_Job_:
Copy the data below exactly.

━━━

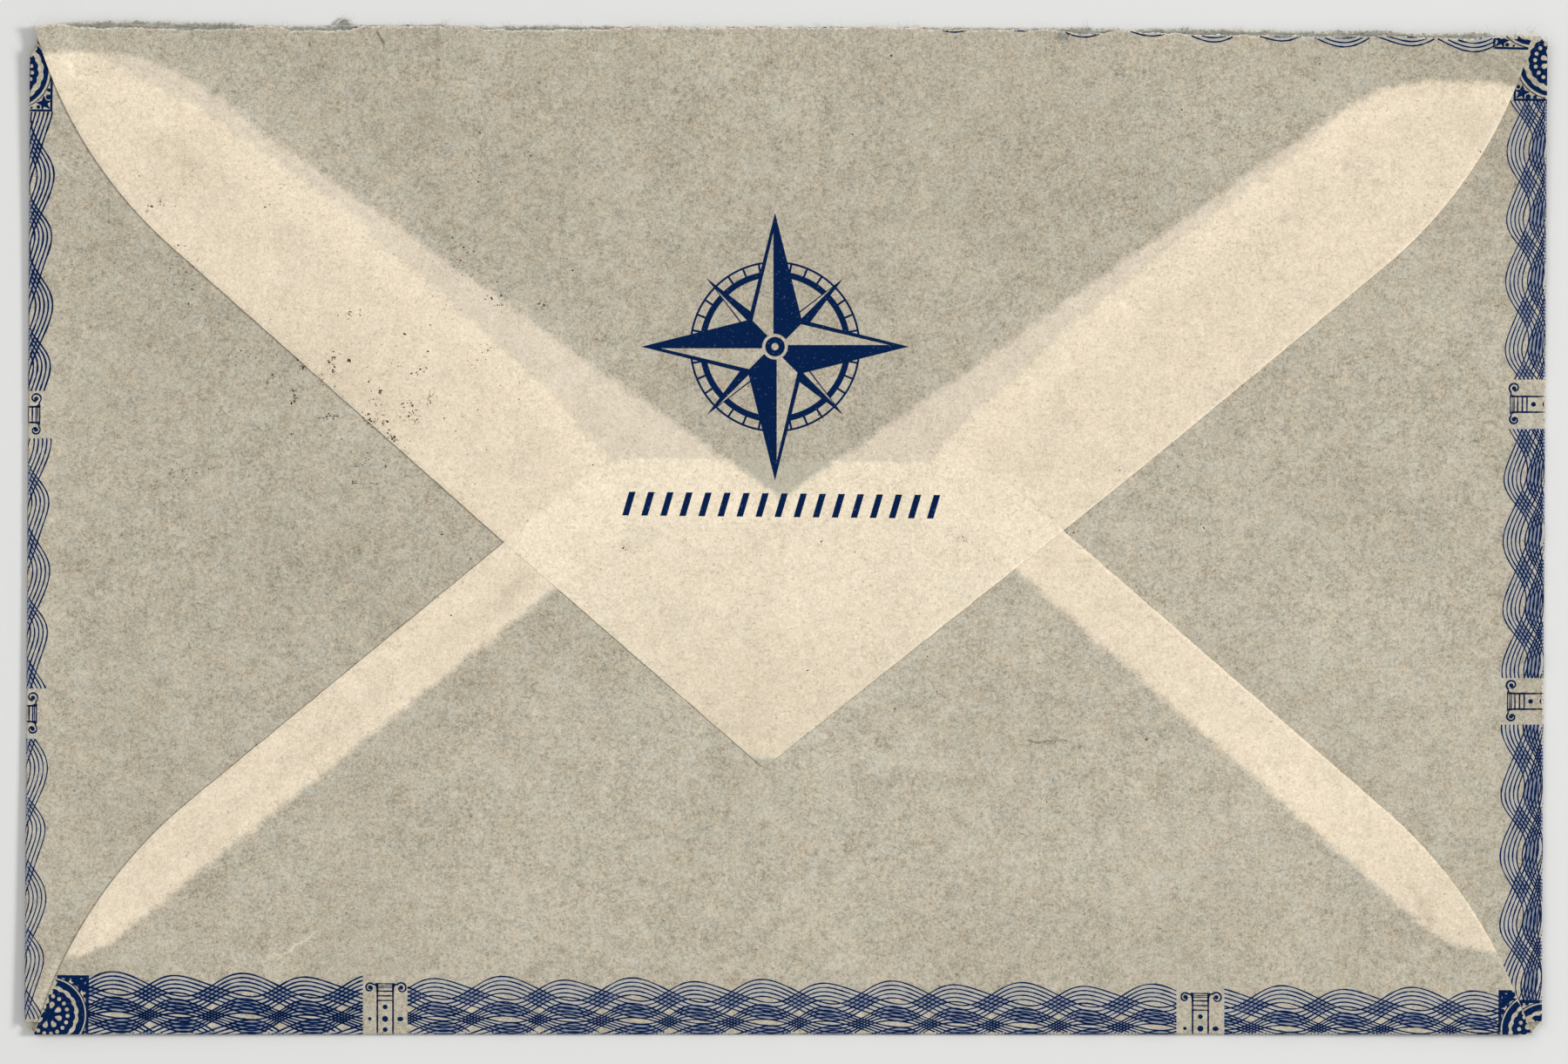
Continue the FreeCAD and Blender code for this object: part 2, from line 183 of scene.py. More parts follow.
def trace(corners, seed):
    """A closed outline through corners (x, y, radius, kind of the run that follows)."""
    places = np.array([corner[:2] for corner in corners], float)
    count = len(corners)
    entries, exits, arcs = [], [], []
    for i in range(count):
        before = places[i] - places[i - 1]
        after = places[(i + 1) % count] - places[i]
        before /= np.hypot(*before)
        after /= np.hypot(*after)
        radius = corners[i][2]
        if not radius:
            entries.append(places[i])
            exits.append(places[i])
            arcs.append(None)
            continue
        turn = math.atan2(before[0] * after[1] - before[1] * after[0], before @ after)
        reach = radius * math.tan(abs(turn) / 2)
        entries.append(places[i] - before * reach)
        exits.append(places[i] + after * reach)
        centre = entries[i] + np.array([-before[1], before[0]]) * math.copysign(radius, turn)
        steps = max(3, math.ceil(radius * abs(turn) / CUT_STEP))
        start = math.atan2(*(entries[i] - centre)[::-1])
        angles = start + turn * np.arange(1, steps) / steps
        arcs.append(centre + radius * pairs(np.cos(angles), np.sin(angles)))
    outline = []
    travelled = 0.0
    for i in range(count):
        if arcs[i] is not None:
            outline += [entries[i][None], arcs[i]]
        kind = corners[i][3]
        start, end = exits[i], entries[(i + 1) % count]
        length = np.hypot(*(end - start))
        step = {"fold": FOLD_STEP, "tear": TEAR_STEP}.get(kind, CUT_STEP)
        steps = max(1, math.ceil(length / step - 1e-6))
        shares = np.arange(steps) / steps
        run = start + np.outer(shares, end - start)
        across = np.array([end[1] - start[1], start[0] - end[0]]) / length
        fade = ramp(shares * length, 0.0, 0.15) * ramp((1 - shares) * length, 0.0, 0.15)
        if kind == "tear":
            rough = 0.04 * wander(travelled + shares * length, seed, 0.27, 4.0)
            rough += 0.028 * wander(travelled + shares * length, seed + 3, 0.27, 0.7, lean=0.0)
            run = run + np.outer(rough, across)
        elif kind == "cut":
            rough = 0.012 * wander(travelled + shares * length, seed + 1, 1.0, 6.0)
            run = run + np.outer(rough * fade, across)
        travelled += length
        outline.append(run)
    return np.concatenate(outline)


def inside(points, loop):
    """Whether each point is inside a closed loop."""
    result = np.zeros(len(points), bool)
    starts, ends = loop, np.roll(loop, -1, 0)
    for low in range(0, len(points), 4000):
        x, y = points[low:low + 4000, 0, None], points[low:low + 4000, 1, None]
        straddles = (starts[:, 1] > y) != (ends[:, 1] > y)
        rise = np.where(ends[:, 1] == starts[:, 1], 1e-12, ends[:, 1] - starts[:, 1])
        cross = starts[:, 0] + (y - starts[:, 1]) * (ends[:, 0] - starts[:, 0]) / rise
        result[low:low + 4000] = (straddles & (x < cross)).sum(1) % 2 == 1
    return result


def distance(points, line, closed=False):
    """Distance of each point from a polyline."""
    starts = line if closed else line[:-1]
    runs = (np.roll(line, -1, 0) if closed else line[1:]) - starts
    squares = np.maximum((runs ** 2).sum(1), 1e-12)
    result = np.empty(len(points))
    for low in range(0, len(points), 4000):
        offset = points[low:low + 4000, None] - starts
        share = np.clip((offset * runs).sum(2) / squares, 0, 1)
        gap = offset - share[..., None] * runs
        result[low:low + 4000] = np.sqrt((gap ** 2).sum(2).min(1))
    return result


def depth(points, loop):
    """Distance from a closed loop, counted positive inside it."""
    away = distance(points, loop, True)
    return np.where(inside(points, loop), away, -away)


def lanes(line, offsets, step=0.55, closed=True):
    """Points beside a line, in rows at the given offsets to its left."""
    path = np.concatenate([line, line[:1]]) if closed else line
    along = np.concatenate([[0], np.cumsum(np.hypot(*np.diff(path, axis=0).T))])
    spots = np.linspace(0, along[-1], max(2, int(along[-1] / step)))
    x, y = np.interp(spots, along, path[:, 0]), np.interp(spots, along, path[:, 1])
    heading = np.gradient(pairs(x, y), axis=0)
    heading /= np.maximum(np.hypot(*heading.T), 1e-9)[:, None]
    left = pairs(-heading[:, 1], heading[:, 0])
    return np.concatenate([pairs(x, y) + offset * left for offset in offsets])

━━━

_The reply_:
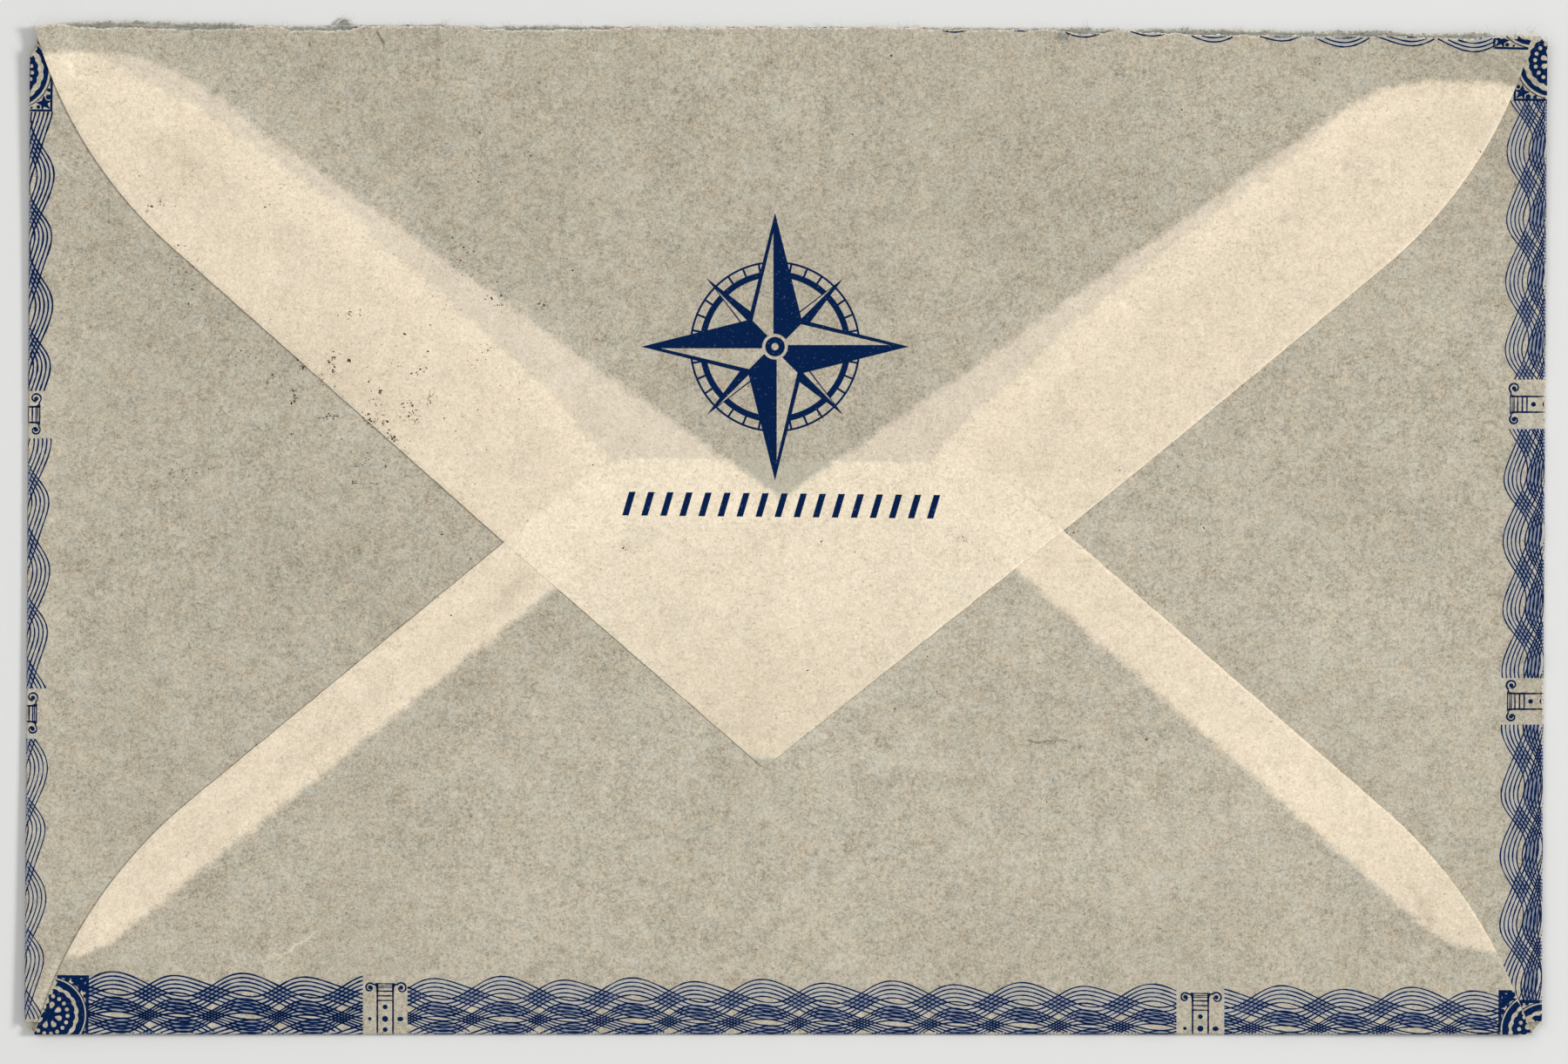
Continue the FreeCAD and Blender code for this object: part 2, from line 183 of scene.py. More parts follow.
def trace(corners, seed):
    """A closed outline through corners (x, y, radius, kind of the run that follows)."""
    places = np.array([corner[:2] for corner in corners], float)
    count = len(corners)
    entries, exits, arcs = [], [], []
    for i in range(count):
        before = places[i] - places[i - 1]
        after = places[(i + 1) % count] - places[i]
        before /= np.hypot(*before)
        after /= np.hypot(*after)
        radius = corners[i][2]
        if not radius:
            entries.append(places[i])
            exits.append(places[i])
            arcs.append(None)
            continue
        turn = math.atan2(before[0] * after[1] - before[1] * after[0], before @ after)
        reach = radius * math.tan(abs(turn) / 2)
        entries.append(places[i] - before * reach)
        exits.append(places[i] + after * reach)
        centre = entries[i] + np.array([-before[1], before[0]]) * math.copysign(radius, turn)
        steps = max(3, math.ceil(radius * abs(turn) / CUT_STEP))
        start = math.atan2(*(entries[i] - centre)[::-1])
        angles = start + turn * np.arange(1, steps) / steps
        arcs.append(centre + radius * pairs(np.cos(angles), np.sin(angles)))
    outline = []
    travelled = 0.0
    for i in range(count):
        if arcs[i] is not None:
            outline += [entries[i][None], arcs[i]]
        kind = corners[i][3]
        start, end = exits[i], entries[(i + 1) % count]
        length = np.hypot(*(end - start))
        step = {"fold": FOLD_STEP, "tear": TEAR_STEP}.get(kind, CUT_STEP)
        steps = max(1, math.ceil(length / step - 1e-6))
        shares = np.arange(steps) / steps
        run = start + np.outer(shares, end - start)
        across = np.array([end[1] - start[1], start[0] - end[0]]) / length
        fade = ramp(shares * length, 0.0, 0.15) * ramp((1 - shares) * length, 0.0, 0.15)
        if kind == "tear":
            rough = 0.04 * wander(travelled + shares * length, seed, 0.27, 4.0)
            rough += 0.028 * wander(travelled + shares * length, seed + 3, 0.27, 0.7, lean=0.0)
            run = run + np.outer(rough, across)
        elif kind == "cut":
            rough = 0.012 * wander(travelled + shares * length, seed + 1, 1.0, 6.0)
            run = run + np.outer(rough * fade, across)
        travelled += length
        outline.append(run)
    return np.concatenate(outline)


def inside(points, loop):
    """Whether each point is inside a closed loop."""
    result = np.zeros(len(points), bool)
    starts, ends = loop, np.roll(loop, -1, 0)
    for low in range(0, len(points), 4000):
        x, y = points[low:low + 4000, 0, None], points[low:low + 4000, 1, None]
        straddles = (starts[:, 1] > y) != (ends[:, 1] > y)
        rise = np.where(ends[:, 1] == starts[:, 1], 1e-12, ends[:, 1] - starts[:, 1])
        cross = starts[:, 0] + (y - starts[:, 1]) * (ends[:, 0] - starts[:, 0]) / rise
        result[low:low + 4000] = (straddles & (x < cross)).sum(1) % 2 == 1
    return result


def distance(points, line, closed=False):
    """Distance of each point from a polyline."""
    starts = line if closed else line[:-1]
    runs = (np.roll(line, -1, 0) if closed else line[1:]) - starts
    squares = np.maximum((runs ** 2).sum(1), 1e-12)
    result = np.empty(len(points))
    for low in range(0, len(points), 4000):
        offset = points[low:low + 4000, None] - starts
        share = np.clip((offset * runs).sum(2) / squares, 0, 1)
        gap = offset - share[..., None] * runs
        result[low:low + 4000] = np.sqrt((gap ** 2).sum(2).min(1))
    return result


def depth(points, loop):
    """Distance from a closed loop, counted positive inside it."""
    away = distance(points, loop, True)
    return np.where(inside(points, loop), away, -away)


def lanes(line, offsets, step=0.55, closed=True):
    """Points beside a line, in rows at the given offsets to its left."""
    path = np.concatenate([line, line[:1]]) if closed else line
    along = np.concatenate([[0], np.cumsum(np.hypot(*np.diff(path, axis=0).T))])
    spots = np.linspace(0, along[-1], max(2, int(along[-1] / step)))
    x, y = np.interp(spots, along, path[:, 0]), np.interp(spots, along, path[:, 1])
    heading = np.gradient(pairs(x, y), axis=0)
    heading /= np.maximum(np.hypot(*heading.T), 1e-9)[:, None]
    left = pairs(-heading[:, 1], heading[:, 0])
    return np.concatenate([pairs(x, y) + offset * left for offset in offsets])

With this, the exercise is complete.